OpenAI has released a new language model called o1 that can draw logical conclusions and solve mathematical puzzles. This model significantly outperforms its predecessor, GPT-4o, in logical reasoning tasks.

Why all the excitement?
OpenAI’s new AI model, with the rather sober designation o1, is making quite a splash. The AI can draw logical conclusions much better than other large language models. AI specialist Ethan Mollick presents a particularly impressive example in his popular newsletter “One Useful Thing”: He had the AI solve a crossword puzzle.
In a detailed blog post, however, OpenAI particularly highlighted the model’s ability to solve math problems. The model solved the tasks of the American Invitational Mathematics Examination (AIME), a qualifying competition for the International Mathematical Olympiad for students, with a reliability of about 83 percent. OpenAI’s best model to date, GPT-4o, only achieves about 15 percent on this test.
Why are math problems so important at this point?
That solving middle school mathematics should be a sign of special machine intelligence sounds surprising at first. But mathematics is the benchmark for logical thinking, and a generative artificial intelligence that can not only formulate coherent sentences but also think logically would indeed be sensational. Such a machine could learn to autonomously complete complex tasks based on very generally formulated instructions. It could weigh opportunities and risks and understand abstract ideas that have so far been reserved only for us humans. It could even help master the great problems of our time.
Why can’t language models do this so far?
Language models are actually only there to determine the most likely next word in a text. The fact that ChatGPT, Claude and Co. still appear so amazingly human-like and can do surprisingly much by now is related to huge training datasets, clever optimization strategies, and a lot of fine-tuning of the models.
But there are still big problems:
- Language models work sequentially from input to output. This means they generate their responses word by word but can’t change their responses retroactively. They are therefore not made for tasks that require mental buffering and understanding of non-linear relationships.

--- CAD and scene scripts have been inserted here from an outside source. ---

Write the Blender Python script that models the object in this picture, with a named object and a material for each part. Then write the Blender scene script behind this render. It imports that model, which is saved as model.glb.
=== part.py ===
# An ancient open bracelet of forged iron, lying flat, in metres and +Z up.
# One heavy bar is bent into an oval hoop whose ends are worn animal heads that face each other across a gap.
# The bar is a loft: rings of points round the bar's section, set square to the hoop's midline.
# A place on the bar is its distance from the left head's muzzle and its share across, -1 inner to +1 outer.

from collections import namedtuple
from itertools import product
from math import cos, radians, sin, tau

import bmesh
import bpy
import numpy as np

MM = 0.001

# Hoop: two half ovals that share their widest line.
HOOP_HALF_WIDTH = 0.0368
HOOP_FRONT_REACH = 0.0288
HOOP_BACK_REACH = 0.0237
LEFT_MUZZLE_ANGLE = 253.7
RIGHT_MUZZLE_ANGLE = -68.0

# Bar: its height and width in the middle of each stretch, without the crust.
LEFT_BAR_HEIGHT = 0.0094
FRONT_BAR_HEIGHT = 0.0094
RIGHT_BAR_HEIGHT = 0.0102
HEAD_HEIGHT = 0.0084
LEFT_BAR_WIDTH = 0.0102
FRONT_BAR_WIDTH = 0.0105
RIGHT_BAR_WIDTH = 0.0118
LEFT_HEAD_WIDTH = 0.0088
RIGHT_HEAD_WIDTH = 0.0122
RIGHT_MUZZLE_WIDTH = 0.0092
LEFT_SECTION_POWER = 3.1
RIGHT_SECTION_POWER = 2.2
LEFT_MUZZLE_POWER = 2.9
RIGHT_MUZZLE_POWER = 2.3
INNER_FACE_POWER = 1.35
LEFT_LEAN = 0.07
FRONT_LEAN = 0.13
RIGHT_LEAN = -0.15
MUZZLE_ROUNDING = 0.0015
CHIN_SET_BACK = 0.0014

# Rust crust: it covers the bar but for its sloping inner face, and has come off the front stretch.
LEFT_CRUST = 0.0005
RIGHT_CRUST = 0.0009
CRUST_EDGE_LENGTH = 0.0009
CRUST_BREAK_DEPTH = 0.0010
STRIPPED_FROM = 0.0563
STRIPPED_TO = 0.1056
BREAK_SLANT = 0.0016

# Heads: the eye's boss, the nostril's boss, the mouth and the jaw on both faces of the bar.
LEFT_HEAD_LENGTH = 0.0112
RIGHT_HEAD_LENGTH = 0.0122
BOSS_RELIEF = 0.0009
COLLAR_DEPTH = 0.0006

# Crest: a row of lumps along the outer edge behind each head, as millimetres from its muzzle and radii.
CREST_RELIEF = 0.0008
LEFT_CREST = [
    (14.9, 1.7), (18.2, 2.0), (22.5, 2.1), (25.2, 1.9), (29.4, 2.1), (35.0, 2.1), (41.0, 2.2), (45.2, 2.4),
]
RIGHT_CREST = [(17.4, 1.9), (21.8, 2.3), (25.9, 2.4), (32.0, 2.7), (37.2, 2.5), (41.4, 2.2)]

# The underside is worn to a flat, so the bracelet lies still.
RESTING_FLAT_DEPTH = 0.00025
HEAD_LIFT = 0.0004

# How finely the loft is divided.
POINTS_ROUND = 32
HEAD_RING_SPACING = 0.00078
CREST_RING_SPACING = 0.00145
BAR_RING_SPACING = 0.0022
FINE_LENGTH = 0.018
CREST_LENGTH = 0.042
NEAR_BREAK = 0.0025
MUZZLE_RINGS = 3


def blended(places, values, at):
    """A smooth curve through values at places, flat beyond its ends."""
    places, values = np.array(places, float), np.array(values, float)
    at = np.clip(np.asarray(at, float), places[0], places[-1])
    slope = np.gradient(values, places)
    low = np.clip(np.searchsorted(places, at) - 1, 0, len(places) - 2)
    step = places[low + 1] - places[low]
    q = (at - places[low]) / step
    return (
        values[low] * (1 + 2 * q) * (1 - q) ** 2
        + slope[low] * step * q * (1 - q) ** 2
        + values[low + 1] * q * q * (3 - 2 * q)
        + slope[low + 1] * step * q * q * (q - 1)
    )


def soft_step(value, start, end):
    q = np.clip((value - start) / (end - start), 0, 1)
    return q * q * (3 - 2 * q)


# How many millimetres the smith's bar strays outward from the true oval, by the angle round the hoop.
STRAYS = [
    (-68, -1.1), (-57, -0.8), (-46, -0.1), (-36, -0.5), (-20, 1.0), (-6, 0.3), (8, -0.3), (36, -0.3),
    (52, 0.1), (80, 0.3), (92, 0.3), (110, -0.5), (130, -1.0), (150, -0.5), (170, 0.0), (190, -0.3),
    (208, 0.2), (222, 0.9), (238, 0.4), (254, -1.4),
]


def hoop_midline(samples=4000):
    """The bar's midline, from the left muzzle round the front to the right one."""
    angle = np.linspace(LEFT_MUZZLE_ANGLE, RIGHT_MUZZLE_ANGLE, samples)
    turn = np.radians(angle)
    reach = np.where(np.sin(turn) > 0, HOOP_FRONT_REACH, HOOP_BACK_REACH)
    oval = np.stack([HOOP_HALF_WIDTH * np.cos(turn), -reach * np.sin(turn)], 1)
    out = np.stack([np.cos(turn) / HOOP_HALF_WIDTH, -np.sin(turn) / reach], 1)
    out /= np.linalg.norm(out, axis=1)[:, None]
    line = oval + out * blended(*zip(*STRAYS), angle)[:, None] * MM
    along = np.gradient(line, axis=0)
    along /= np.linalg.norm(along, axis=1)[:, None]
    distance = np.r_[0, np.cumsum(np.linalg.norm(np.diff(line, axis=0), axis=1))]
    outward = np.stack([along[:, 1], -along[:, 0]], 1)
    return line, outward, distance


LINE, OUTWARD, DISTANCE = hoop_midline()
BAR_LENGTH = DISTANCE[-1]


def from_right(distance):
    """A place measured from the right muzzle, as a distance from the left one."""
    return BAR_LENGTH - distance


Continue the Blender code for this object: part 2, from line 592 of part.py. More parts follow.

- Language models work statistically. Logical connections that humans explicitly know and use are only implicitly present for language models – if they appear in the training data.
- Language models hallucinate. Especially when there is little in the training data about the input prompt they are supposed to complement, they produce output that somehow looks right but is completely wrong in content.
How can computers crack math problems and logic puzzles?
This question has occupied AI research since the 1960s. Popular at the time was the idea of symbolic artificial intelligence. The idea was to bring human knowledge about a particular problem into a formal and machine-readable form, such as a search tree. This consists of nodes connected by edges – namely whenever one of the states of the problem can be transformed into a second state by applying the respective rules. Using this method, the computer program Logic Theorist succeeded in proving 38 of the first 52 theorems of Principia Mathematica as early as 1956. In this three-volume work, mathematicians Alfred North Whitehead and Bertrand Russell had attempted to derive all of mathematics from as few premises as possible. Essentially, this was based on the software finding a continuous path between the theorem and a previously proven point in the search tree.
How did OpenAI approach the problem?
We don’t know exactly. There are only a few details that OpenAI has published so far. All we know so far is that OpenAI has boosted a large language model to solve the problem – and that they use two techniques: Chain of Thought (CoT) and reinforcement learning.
CoT means having the machine work step by step – much like solving a math problem using the rule of three – we know this, then this follows, then that. The technique itself is not new. It is known that large language models provide more accurate results this way.
Reinforcement learning means letting the model try out different solution paths, which are initially chosen randomly. If the model arrives at the correct solution, the intermediate steps on this path are given a higher probability value.
Subbarao Kambhampati of Arizona State University speculates in a post on X about how the two components could interlock: Presumably, to solve a given problem, the language model generates a large number of CoT prompts and then inches its way forward piece by piece – trying out all possible solution paths. In a special training, the correct paths are then weighted higher. All of this is repeated billions of times during training – probably also with the help of synthetic data – until the model has learned enough.
In productive operation, the model also generates a lot of internal CoT prompts from the prompt and then selects the solution paths that, according to its training, should most likely lead to the solution. From these, it then – presumably – selects the shortest one and shows excerpts of it to the user.
However, this means that here again there is no guarantee that the solution is actually correct. There is no real, logical or mathematical verification of the solution. The model can still hallucinate.
Is this now the breakthrough towards artificial general intelligence (AGI)?
No. While experts don’t even agree on what a real AGI should be, not even OpenAI claims that Project Strawberry is such a thing.